Here is the incredible wonder of the gift of baptism as St. Paul explains it in the second reading today from Romans. It is Christ who in real terms actually underwent death, but by the grace of baptism He takes us up spiritually and sacramentally into that death as if we ourselves already died with Him on the Cross. It is Christ who was actually buried, but by the grace of baptism, we enter the tomb with Him. It is Christ who actually rose again, but by grace, we too rise with Him and, indeed, ascend into heaven with Him. All these stages in the saving mystery of Christ are made available to each baptised person. Why? Well, supremely, because of Christ’s love for us. He did not want us to endure the Cross which our sins deserved. He endured it instead. He took our place, the place of all of us, your place and mine. And yet, through baptism, we do go through all he endured in a spiritual way, but without having to endure it ourselves. But there’s another reason why He did all this. It was so that the baptised would live this life here below in the power of the freedom from sin which He gained for us, in the power of His mighty love. He wants us to ratify in person, by the way we live and pray and suffer, the gifts and graces He won for us at the cost of such suffering, such death, such love.

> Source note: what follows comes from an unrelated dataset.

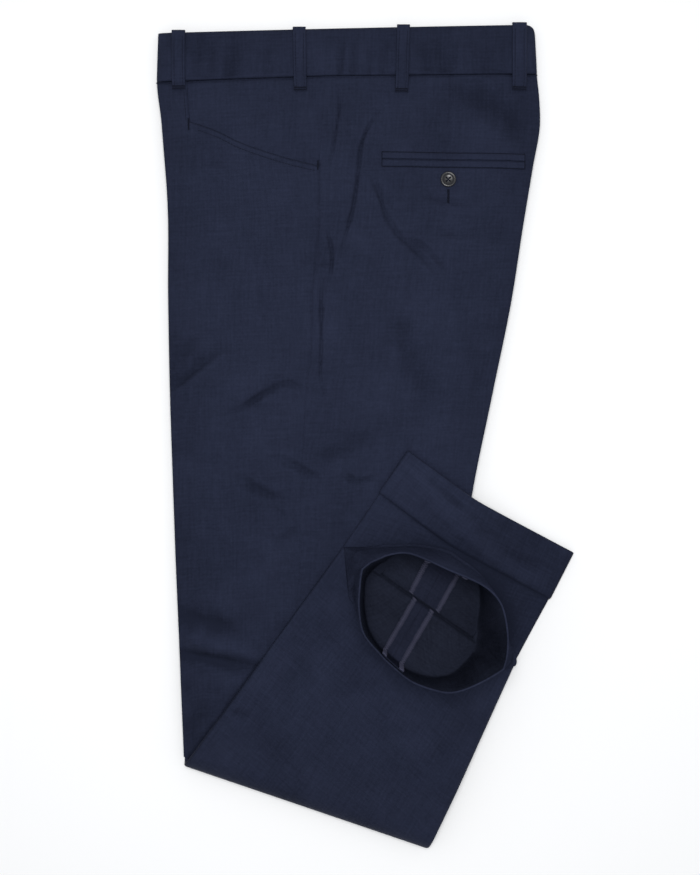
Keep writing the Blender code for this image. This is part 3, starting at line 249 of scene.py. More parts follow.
# soft troughs and ridges: points, width on the left and on the right of the run, height (a trough is
# negative), height of the ridges beside it
bodyFolds = [
    (((-25, 346), (-26, 316), (-29, 295), (-32, 276), (-37, 260)), 1.3, 1.3, -0.85, 0.15),
    (((20, 324), (5, 305), (-2, 291), (-5, 280), (-7, 260), (-9, 242), (-13, 220), (-18, 201), (-28, 166)),
     1.6, 1.4, -1.15, 0.2),
    (((12, 310), (-2, 288), (-7, 263), (-13, 222), (-20, 198)), 9, 4.5, -0.3, 0.1),
    (((-38, 203), (-35, 191), (-33, 181), (-33, 168), (-35, 152)), 1.4, 1.4, -1.2, 0.15),
    (((-42, 158), (-43, 140), (-43, 116), (-43, 84), (-43, 52), (-39, 38)), 1.5, 1.6, -1.1, 0.15),
    (((-46, 168), (-40, 167), (-33, 166)), 2.5, 3, -0.6, 0.2),
    (((1, 257), (10, 242), (17, 221), (25, 204), (37, 189), (50, 179), (72, 152)), 3.0, 1.7, -1.2, 0.25),
    (((34, 194), (54, 186), (66, 175), (82, 157)), 2.2, 2.2, -1.2, 0.3),
    (((4, 252), (14, 238), (26, 224), (36, 206)), 4.0, 5.0, -0.5, 0.2),
    (((67, 198), (91, 196), (118, 197)), 5, 3.2, -0.8, 0.3),
    (((37, 132), (40, 95), (51, 63), (68, 47), (82, 39)), 12, 14, -1.2, 0.3),
    (((-210, 28), (-188, 46), (-173, 58), (-158, 70), (-146, 79), (-130, 91)), 8, 2.4, -1.8, 0.3),
    (((-189, 71), (-176, 84), (-161, 97)), 6, 7, -1.0, 0.3),
    (((-139, 22), (-126, 26), (-114, 32), (-96, 44), (-77, 52), (-57, 46)), 2.3, 3.8, -1.55, 0.2),
    (((-118, 22), (-104, 29), (-93, 31)), 2.4, 4, -0.4, 0.2),
    (((-129, -36), (-112, -46), (-97, -54), (-73, -62)), 3.5, 6, -1.2, 0.3),
    (((-95, -19), (-80, -22), (-66, -28), (-52, -37), (-42, -43)), 2.6, 5, -1.2, 0.4),
    (((-53, -23), (-38, -18), (-24, -12), (-6, -4), (13, 5)), 8, 7, -1.2, 0.4),
    (((-22, -34), (-15, -40), (-7, -43), (2, -41), (12, -38)), 2.2, 3.6, -1.2, 0.4),
    (((-86, -100), (-76, -95), (-64, -92)), 3, 5, -0.9, 0.3),
    (((-91, -68), (-83, -74), (-76, -79)), 4, 5, -0.7, 0.2),
    (((72, 344), (101, 334), (135, 315), (159, 293)), 13, 14, -1.8, 0.4),
    (((54, 234), (78, 229), (103, 226)), 3, 4, -0.8, 0.4),
    (((-204, -204), (-170, -211), (-140, -216), (-96, -225)), 4.5, 8, -2.3, 0.5),
    (((-190, -196), (-160, -200), (-128, -206), (-98, -216)), 6, 6, 1.9, 0.0),
    (((-206, -172), (-170, -175), (-144, -182), (-120, -197)), 10, 11, -1.5, 0.4),
    (((-176, -300), (-166, -276), (-150, -256)), 9, 8, -1.0, 0.3),
]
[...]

And we can do it! We can do it because His power is in us, His life is in us, His Spirit is in us, His death to sin and the seduction of the world is in us. He asks us to live with Him, in grateful response to Him for all He has done for us. It is false to say that what He asks of us is beyond us. He would never ask us for more than we can do. And so, if He asks of us to love and serve Him above all things and persons, and to love others in Him and because of Him, He is not crushing us with the impossible but revealing to us the sublime power of which we are capable.
When at last, then, we come to die in our bodies at the end of our life, all the grace and love He showers on us in this life and all of the efforts we have made to live in the strength of that grace and love are openly revealed before the face of God and before our own face. So long as we live in this mortal body, our mortality veils the deep, inner, spiritual beauty of the heart and soul. When it dies, just as we heard of the death of Jesus in the Gospel, the veil is torn apart. We are revealed to God and God is revealed to us. Our problem is that because we don’t see these deep spiritual realities with our bodily eyes, we can think they are not there, and that only the life of the body and the things of the senses, or at best our feelings and self-invented ideas, make up the sum totality of who we are. To do that is to walk like beggars who are hungry and thirsty on top of an underground garden of fresh water and fruits, never stopping to look underneath the surface, almost hypmotized into thinking that the poverty of our life is itself wealth.
That look inwards, into the depths of our very own spiritual reality, was something which Joan was able to do instinctively. When I would go and see her, she would be very chatty about this and that. Let’s say that that was the surface talk. But the minute I made the sign of the Cross and began to administer to her the sacraments of reconciliation, anointing and Holy Communion, the depth within her was what came to the surface. She recognised in the Sacraments of Christ, the presence of Christ Himself coming to cleanse her, restore her and flood her deepest heart once again with that grace of baptism of over eight decades before. She was under no illusion that her happiness of this life’s little day would last much longer, but in her own way she understood that a much greater happiness awaited her when the veil of death would take her to see her Lord, face to face. Surely, of course, the Lord will have purified her further even after death from any remnant of sin unspoken and unconfessed, but only to perfect the beauty of her soul and to prepare her for the resurrection of the body on the last day with all who have loved and believed in Him.
I would say to Andy that all the warmth, security and love which your mum showed you in this life and which you showed to her as she died, is still there. In fact, it is even more intense and assured now than it ever was here below. For death has not so much taken her from you as given her to you in a higher and truer way. I have no doubt that her prayer for you and for us all before the face of God is that we treasure again the grace of our baptism, that we plumb its depths, that we allow its power and beauty to arrest us, to stir us, to embolden us to live, not only for this life, but for the life of the world to come and for its Lord and King. Amen.